In the 2009 Israeli elections, Ben Ari was seated as a member of Knesset on the Jewish Union list, despite his well-established connections to the late Rabbi Meir Kahane and his Kach party, which was banned in Israel for its racist anti-Arab agenda.
It was important to me that if the Viper committee was able to judge the minor indiscretions of a Palestinian teenager, we could certainly consider the case of a prominent Jewish public figure who was publicly advocating racist Kahanist policies.
The case was pretty straightforward and supported by everyone on the committee, which I would generally describe as strongly pro-Israel. Ben Ari joined the Kach movement in 1979. Kach and Kahane Chai were both designated as terrorist organizations by the U.S. government in 1997, the same year as Hamas and Hezbollah. Ben Ari has never disavowed Kach and openly considers himself a disciple and devotee of Kahane.
Based on this evidence alone, the embassy’s request for a visa ban was granted. We also explored a separate request for Baruch Marzel, another Kach enthusiast running in the election, but a ban was not possible because he was born an American citizen.
Ben Ari himself may be known for his bookish demeanor, but his fellow travelers in the Jewish underground planned a series of assassinations against Palestinian mayors and a school in eastern Jerusalem.
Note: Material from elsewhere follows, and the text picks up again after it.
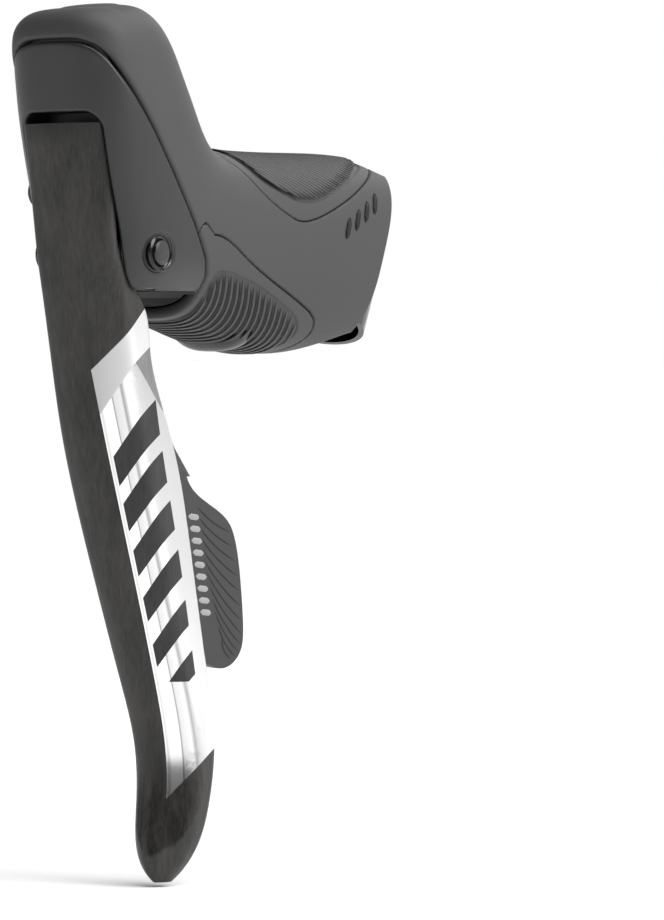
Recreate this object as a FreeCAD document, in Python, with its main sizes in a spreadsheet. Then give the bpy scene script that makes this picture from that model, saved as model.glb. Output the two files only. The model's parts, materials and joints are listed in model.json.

They were behind an attempt to blow up the Al-Aqsa mosque in the Old City. Most notoriously, in 1994, Kach enthusiast Baruch Goldstein killed 29 worshippers at the Tomb of the Patriarchs in Hebron. The entire movement was outlawed in Israel after it expressed support for the terrorist attack.
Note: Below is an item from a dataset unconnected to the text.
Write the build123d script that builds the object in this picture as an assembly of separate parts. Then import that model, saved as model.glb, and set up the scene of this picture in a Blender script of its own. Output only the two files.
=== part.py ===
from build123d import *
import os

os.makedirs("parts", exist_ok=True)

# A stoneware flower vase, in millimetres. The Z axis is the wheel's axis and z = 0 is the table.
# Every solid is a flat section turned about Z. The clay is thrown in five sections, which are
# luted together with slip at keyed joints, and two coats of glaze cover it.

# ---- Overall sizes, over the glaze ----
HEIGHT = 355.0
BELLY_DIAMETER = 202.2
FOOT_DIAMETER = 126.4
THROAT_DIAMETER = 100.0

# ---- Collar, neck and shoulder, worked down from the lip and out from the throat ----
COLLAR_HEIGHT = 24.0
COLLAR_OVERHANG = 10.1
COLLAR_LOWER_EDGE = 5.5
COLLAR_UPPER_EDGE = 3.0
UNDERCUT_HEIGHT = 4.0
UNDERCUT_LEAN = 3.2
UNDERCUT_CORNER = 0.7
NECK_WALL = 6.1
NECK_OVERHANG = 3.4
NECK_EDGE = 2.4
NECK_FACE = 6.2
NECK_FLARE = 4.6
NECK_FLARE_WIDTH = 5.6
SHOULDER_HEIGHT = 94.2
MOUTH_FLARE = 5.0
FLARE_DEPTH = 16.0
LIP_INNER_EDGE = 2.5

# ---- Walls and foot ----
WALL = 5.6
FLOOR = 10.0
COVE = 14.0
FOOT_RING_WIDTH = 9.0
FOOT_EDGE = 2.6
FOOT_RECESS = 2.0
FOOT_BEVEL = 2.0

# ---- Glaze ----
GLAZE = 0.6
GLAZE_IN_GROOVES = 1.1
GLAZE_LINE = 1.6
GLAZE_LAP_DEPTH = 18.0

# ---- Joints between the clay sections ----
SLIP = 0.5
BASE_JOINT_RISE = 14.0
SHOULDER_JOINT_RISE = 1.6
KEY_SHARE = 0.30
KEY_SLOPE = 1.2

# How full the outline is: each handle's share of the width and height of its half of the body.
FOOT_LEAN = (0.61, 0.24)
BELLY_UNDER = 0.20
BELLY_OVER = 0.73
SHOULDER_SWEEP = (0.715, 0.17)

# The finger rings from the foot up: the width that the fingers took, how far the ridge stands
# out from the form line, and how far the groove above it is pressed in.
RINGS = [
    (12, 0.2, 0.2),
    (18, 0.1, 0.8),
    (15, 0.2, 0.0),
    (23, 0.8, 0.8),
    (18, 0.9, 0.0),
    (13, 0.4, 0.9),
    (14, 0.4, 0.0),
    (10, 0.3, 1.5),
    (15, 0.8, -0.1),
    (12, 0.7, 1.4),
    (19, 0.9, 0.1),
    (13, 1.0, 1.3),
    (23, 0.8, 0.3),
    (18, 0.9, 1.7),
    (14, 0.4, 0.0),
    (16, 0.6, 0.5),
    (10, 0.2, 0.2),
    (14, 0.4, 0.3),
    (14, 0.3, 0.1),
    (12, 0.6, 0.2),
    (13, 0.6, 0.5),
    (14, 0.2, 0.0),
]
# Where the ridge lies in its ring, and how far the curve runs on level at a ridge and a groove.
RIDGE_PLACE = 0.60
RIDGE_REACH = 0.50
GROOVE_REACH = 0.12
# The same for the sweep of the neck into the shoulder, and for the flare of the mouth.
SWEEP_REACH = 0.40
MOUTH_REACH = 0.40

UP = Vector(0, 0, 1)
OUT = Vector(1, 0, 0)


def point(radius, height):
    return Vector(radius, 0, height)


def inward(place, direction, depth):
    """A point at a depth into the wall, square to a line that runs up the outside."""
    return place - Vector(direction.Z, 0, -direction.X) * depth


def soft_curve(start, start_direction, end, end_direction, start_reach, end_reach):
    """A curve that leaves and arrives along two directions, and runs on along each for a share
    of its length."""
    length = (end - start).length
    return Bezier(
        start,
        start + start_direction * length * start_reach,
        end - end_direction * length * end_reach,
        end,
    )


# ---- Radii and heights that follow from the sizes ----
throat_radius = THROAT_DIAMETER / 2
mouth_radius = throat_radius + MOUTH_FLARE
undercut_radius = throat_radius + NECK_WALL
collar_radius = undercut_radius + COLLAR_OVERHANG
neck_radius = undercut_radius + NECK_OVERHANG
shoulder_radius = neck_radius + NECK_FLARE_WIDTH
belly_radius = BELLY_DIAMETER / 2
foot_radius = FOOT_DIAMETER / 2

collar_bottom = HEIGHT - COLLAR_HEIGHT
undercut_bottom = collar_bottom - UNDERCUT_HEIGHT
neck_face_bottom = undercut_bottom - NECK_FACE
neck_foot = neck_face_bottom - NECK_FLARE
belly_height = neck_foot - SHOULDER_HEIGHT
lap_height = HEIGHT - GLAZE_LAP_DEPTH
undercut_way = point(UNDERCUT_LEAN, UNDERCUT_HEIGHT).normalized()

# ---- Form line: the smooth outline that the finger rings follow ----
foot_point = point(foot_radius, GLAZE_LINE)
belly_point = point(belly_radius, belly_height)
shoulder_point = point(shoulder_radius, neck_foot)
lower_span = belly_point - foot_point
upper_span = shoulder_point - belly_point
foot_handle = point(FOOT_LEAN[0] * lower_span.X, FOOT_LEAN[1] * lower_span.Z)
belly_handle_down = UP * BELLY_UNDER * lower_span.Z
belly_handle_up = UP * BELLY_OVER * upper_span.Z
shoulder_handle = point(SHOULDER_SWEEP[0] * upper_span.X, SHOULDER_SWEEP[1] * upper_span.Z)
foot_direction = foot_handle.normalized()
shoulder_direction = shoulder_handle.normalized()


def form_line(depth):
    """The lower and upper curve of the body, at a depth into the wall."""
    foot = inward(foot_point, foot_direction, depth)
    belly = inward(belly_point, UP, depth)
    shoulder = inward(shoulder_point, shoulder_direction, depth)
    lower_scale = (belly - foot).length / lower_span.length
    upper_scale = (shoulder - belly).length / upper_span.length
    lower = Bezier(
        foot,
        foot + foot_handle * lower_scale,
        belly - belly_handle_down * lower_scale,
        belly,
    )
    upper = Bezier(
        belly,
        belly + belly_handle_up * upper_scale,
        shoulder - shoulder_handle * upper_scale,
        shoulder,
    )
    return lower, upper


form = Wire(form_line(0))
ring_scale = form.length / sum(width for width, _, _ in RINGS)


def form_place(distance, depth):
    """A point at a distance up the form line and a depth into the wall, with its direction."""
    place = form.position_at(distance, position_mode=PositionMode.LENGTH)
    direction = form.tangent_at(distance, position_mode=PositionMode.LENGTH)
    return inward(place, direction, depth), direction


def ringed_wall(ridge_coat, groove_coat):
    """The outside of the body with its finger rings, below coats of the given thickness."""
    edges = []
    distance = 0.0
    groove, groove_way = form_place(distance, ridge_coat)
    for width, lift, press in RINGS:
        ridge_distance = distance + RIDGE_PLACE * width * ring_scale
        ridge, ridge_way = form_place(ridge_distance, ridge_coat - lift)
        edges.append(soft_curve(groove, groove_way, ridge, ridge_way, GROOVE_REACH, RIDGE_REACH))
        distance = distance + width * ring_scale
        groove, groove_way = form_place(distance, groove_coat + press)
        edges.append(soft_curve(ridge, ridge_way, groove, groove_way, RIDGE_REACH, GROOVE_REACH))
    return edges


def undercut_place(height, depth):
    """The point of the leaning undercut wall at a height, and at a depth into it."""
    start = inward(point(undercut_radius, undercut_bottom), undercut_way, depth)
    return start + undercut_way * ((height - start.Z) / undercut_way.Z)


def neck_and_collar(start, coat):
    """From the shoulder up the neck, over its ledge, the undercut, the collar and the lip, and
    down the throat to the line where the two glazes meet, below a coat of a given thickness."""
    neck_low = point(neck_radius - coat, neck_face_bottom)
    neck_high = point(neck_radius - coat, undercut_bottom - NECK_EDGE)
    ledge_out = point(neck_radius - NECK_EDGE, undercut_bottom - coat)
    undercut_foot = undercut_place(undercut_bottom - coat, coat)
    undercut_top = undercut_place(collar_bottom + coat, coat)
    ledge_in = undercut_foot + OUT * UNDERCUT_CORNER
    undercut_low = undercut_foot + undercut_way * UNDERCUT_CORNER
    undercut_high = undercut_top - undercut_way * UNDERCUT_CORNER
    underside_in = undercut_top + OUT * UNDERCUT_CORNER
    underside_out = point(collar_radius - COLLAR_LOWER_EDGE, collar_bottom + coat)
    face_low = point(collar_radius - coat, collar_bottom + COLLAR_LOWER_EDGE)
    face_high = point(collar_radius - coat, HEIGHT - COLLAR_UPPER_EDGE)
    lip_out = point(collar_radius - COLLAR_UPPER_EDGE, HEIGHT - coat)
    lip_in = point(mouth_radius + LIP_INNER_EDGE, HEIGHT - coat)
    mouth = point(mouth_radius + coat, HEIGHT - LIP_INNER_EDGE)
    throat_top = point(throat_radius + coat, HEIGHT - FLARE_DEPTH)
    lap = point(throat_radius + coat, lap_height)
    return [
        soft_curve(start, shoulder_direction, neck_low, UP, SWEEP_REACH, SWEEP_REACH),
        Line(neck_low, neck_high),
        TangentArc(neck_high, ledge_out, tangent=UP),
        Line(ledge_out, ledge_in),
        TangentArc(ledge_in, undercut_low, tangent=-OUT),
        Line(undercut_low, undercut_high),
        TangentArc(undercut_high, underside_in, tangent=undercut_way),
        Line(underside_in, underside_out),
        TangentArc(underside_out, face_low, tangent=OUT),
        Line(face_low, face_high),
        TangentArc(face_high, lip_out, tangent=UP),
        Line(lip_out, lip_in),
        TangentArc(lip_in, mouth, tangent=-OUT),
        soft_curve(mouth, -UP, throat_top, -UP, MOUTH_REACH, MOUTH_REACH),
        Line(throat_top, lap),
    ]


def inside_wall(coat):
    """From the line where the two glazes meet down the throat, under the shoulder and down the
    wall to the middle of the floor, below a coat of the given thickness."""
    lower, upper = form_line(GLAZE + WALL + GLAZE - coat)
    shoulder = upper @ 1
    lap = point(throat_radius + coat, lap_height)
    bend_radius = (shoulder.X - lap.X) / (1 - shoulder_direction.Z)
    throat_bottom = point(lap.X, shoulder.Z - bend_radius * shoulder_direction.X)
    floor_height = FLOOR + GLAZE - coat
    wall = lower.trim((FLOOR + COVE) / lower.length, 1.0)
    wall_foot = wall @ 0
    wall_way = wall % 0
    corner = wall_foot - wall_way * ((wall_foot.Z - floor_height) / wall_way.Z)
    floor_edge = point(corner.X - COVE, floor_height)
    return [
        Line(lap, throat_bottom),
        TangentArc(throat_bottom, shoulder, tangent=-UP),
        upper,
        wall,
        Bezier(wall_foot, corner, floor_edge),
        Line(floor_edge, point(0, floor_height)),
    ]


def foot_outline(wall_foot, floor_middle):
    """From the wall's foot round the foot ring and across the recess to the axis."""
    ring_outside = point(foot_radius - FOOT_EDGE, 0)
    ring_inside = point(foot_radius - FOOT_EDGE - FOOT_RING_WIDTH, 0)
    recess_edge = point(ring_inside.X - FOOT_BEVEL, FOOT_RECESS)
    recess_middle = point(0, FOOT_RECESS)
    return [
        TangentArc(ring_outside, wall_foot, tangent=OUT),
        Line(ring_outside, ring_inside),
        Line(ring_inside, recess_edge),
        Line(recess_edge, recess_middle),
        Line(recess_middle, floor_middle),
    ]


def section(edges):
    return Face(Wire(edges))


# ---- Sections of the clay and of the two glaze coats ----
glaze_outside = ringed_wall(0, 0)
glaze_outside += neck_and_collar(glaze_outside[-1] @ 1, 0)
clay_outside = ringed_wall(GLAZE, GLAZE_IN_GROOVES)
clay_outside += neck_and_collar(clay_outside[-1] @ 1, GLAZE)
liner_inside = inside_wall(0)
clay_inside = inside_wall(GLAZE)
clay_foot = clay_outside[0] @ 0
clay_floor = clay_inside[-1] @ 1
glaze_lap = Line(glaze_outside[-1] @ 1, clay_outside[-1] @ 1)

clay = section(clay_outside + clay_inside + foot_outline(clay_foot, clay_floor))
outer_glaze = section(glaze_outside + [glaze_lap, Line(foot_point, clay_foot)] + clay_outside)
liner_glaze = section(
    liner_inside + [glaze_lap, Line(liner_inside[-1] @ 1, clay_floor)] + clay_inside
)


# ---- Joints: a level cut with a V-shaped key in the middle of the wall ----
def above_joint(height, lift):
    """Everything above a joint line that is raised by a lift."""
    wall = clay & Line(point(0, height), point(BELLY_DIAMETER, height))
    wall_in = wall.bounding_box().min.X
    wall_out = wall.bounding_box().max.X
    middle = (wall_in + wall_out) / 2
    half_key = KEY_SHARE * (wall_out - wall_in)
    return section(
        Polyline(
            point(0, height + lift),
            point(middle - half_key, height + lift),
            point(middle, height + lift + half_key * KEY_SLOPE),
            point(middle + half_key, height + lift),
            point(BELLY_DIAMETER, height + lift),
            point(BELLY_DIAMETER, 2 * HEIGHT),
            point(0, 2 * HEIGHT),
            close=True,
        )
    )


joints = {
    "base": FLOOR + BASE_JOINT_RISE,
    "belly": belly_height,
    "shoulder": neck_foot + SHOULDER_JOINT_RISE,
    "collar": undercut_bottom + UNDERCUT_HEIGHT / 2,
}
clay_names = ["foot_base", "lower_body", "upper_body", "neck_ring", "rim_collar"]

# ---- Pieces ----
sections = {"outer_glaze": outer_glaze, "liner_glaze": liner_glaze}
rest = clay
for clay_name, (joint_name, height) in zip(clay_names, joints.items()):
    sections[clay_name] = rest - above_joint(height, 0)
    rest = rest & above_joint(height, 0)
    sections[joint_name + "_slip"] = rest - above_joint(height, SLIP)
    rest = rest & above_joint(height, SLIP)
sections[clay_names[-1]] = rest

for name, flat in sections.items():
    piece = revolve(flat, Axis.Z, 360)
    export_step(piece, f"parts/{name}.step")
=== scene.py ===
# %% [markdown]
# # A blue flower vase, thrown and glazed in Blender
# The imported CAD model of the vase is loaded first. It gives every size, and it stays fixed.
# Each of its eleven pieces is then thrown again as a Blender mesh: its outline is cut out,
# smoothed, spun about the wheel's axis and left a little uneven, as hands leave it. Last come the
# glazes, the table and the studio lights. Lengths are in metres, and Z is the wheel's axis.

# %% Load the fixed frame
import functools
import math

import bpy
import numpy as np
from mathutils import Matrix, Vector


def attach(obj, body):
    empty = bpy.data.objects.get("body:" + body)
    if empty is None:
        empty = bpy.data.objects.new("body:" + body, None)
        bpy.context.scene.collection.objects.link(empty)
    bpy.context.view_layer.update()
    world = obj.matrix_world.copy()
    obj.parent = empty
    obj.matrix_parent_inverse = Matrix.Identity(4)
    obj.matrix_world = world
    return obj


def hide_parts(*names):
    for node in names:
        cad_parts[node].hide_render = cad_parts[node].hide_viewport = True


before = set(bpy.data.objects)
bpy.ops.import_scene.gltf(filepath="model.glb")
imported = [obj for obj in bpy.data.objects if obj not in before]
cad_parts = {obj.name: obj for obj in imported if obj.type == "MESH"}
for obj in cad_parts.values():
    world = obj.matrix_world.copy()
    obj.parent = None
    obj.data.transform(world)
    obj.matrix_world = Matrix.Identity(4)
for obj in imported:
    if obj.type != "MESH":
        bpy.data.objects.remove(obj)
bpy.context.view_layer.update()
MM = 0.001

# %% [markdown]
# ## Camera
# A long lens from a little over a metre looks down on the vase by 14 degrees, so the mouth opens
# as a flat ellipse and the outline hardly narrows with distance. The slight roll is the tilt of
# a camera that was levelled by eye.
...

During his time in the Knesset, Ben Ari was detained by police for defending radical settlers; he incited race riots against African immigrants in South Tel Aviv; and he called for massacres of Palestinians during Israeli military operations in Gaza.
I took a small measure of personal satisfaction when Ben Ari was banned entry to the United States in 2012. At the time, Ben Ari marveled that Iran’s president, Mahmoud Ahmadinejad, was granted entry (for the United Nations) while he was not. Israeli President Reuven Rivlin protested on his behalf, writing in a formal letter to the U.S. ambassador: “As a public official in Israel, a close ally of the U.S., he cannot be recognized as a member of a terror group or be prohibited from visiting the U.S.”
By Rivlin’s logic, Ben Ari is no longer a terrorist simply by virtue of being elected to the Knesset. With Netanyahu’s assistance, he may now go one step further by becoming part of the ruling coalition. Sadly, this says more about the radical right-wing transformation of Israel’s government than it does about Ben Ari. He has been nothing if not consistent.
It is disheartening that as Netanyahu embraces the likes of Viktor Orban of Hungary and Rodrigo Duterte of the Phillipines, Israeli leaders increasingly adopt their authoritarian and ethno-nationalist approaches. Ben Ari is right when he says that he does not need to represent Kahane in the Knesset anymore; his anti-Arab views now have many followers in mainstream political parties.
In recent days, leading Israeli politicians and generals, led by Benny Gantz and Yair Lapid, have come together to form the Blue and White party with the intention of defeating Netanyahu’s far-right coalition. Netanyahu has characterized this effort as “a new left-wing government, weak, led by Lapid and Gantz, with a blocking majority of Arab parties.”
With their hawkish credentials under attack, mainstream political leaders have again avoided direct repudiation of Ben Ari and other Kahanists. American institutions, including AIPAC and the American Jewish Commitee, have spoken out against Otzma Yehudit, but have said nothing of Netanyahu’s courtship of their support. In a close vote Rivlin, who defended Ben Ari against my visa ban, will be in a position to decide which party is allowed to form a government and whether that coalition will include Jewish terrorists.
The United States has abandoned many of its own norms and legal precedents in recent years, and it is unlikely that this administration would admonish our ally for inviting extreme racists into their government. Nevertheless, the Kahane movement remains a terrorist organization under both Israeli and American law and should be treated as such. No one affiliated with Kahane belongs in the Knesset or on American soil.